Sous couvert d’expérimentation, la loi prépare la banalisation de ces technologies tout en permettant aux acteurs privés de peaufiner leur algorithmes avant leur généralisation. Il y a fort à parier qu’une fois ces technologies achetées au prix fort, une fois les agent·es formé·es à leur utilisation, il sera pratiquement impossible de faire marche arrière.
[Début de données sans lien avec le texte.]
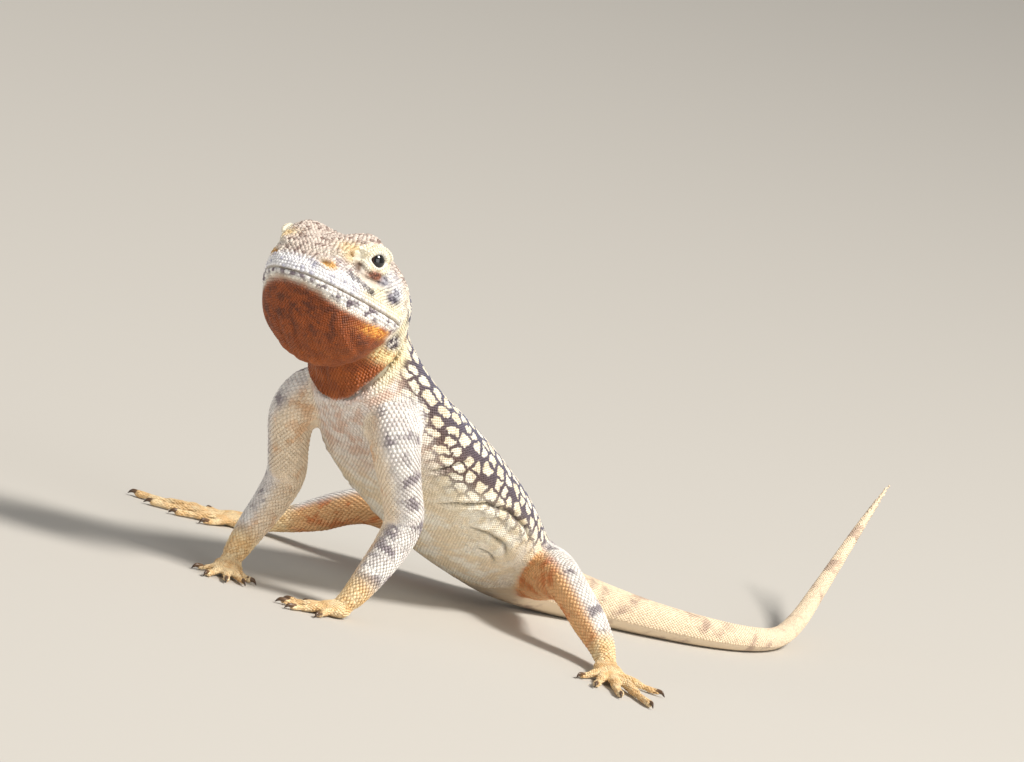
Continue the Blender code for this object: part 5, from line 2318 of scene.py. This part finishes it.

Conscient·es du risque que fait peser la vidéosurveillance algorithmique sur la vie démocratique de nos sociétés, nombre d’élu·es de par le monde ont décidé d’interdire son usage, c’est le cas du conseil municipal de Montpellier et encore du conseil de Paris en
2022.

En conséquence, afin de prévenir toute dérive allant à l’encontre des libertés individuelles, il est proposé au Conseil municipal de Puteaux :

– d’approuver le principe d’interdiction du recours aux traitements automatisés d’analyse d’image sur la base de données personnelles ou individuelles dont la reconnaissance faciale.